Si l’on doit croire au témoignage de Joseph Bonaparte, le Premier Consul aurait seulement feuilleté ces pages. Mais si par hasard il lui était arrivé de les lire, il aurait eu raison de se méfier. Dans le tableau idéal que l’auteur dresse de la France future, l’émulation des talents politiques comme artistiques, est en fait présentée comme le rempart le plus solide contre la tyrannie.

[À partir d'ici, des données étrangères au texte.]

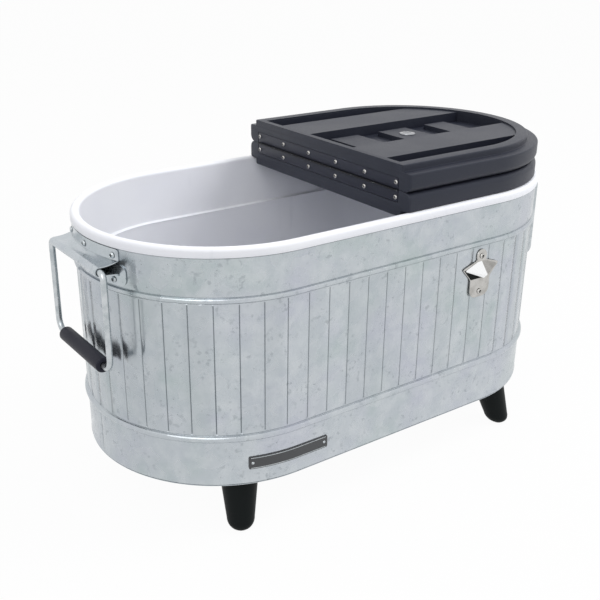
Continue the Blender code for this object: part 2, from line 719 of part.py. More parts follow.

Il faut, pour le bonheur du genre humain, que les grands hommes chargés de sa destinée possèdent presque également un certain nombre de qualités très différentes ; un seul genre de supériorité ne suffit pas pour captiver les diverses classes d’opinions et d’estime ; un seul genre de supériorité ne personnifie point assez, si je puis m’exprimer ainsi, l’idée qu’on aime se faire d’un homme célèbre29.
Alors que la société moderne est condamnée (comme l’écrivaine elle-même30) à la célébrité, plutôt qu’à la gloire, cette célébrité aura désormais de la peine à trouver des monopolisateurs.